Krystal Ball is following the path that Whitman pioneered. Ball believes that society is going to have to get past the madonna/whore paradigm and accept that women can be sexually active and engage in serious work. As ever more openly sexual photos from their past are made public via the Internet, women are going to have to assert their right to be fully sexual beings, to celebrate their sexuality in all its many varieties and not keep it hidden from polite company. “Society has to accept that women of my generation have sexual lives that are going to leak into the public sphere. Sooner or later, this is a reality that has to be faced, or many young women in my generation will not be able to run for office.” This applies to women pursuing careers in the private sector too. Krystal Ball will most likely lose her bid for a seat in Congress. The 1st Virginia is solidly Republican. But by taking a stand in defense of her sexual persona while asserting her right to serve her nation and refusing to “collapse in a ball of embarrassment and to hang my head in shame,” she has struck a blow for liberty; the liberty of women (and men) to be themselves in all their contradictions and eccentric deviations from whatever the “norm” is.

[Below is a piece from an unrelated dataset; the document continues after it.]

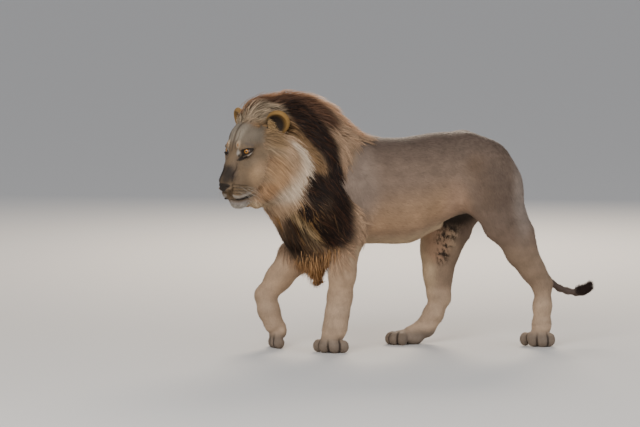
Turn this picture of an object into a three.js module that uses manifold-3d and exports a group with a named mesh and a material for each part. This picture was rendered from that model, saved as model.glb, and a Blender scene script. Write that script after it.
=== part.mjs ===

This may not have been the liberty that George Washington and Andrew Jackson had in mind, but in a dynamic society like the United States, liberty is always a work in progress.

P.S. November 2. Krystal Ball lost her bid for a seat in Congress winning only 34% of the vote to Rob Wittman’s 64%. “Although we came up short, I am so proud of the race that we ran and everything we accomplished,” Ball said. “We fought hard, stood up for our
principles, engaged voters, and worked to promote a respectful dialogue focused on solutions rather than partisan attacks and division. I am extremely grateful to have had this opportunity. Congratulations to Rob Wittman on earning his second full term as our representative. I sincerely wish him all the best and will be praying for his success.”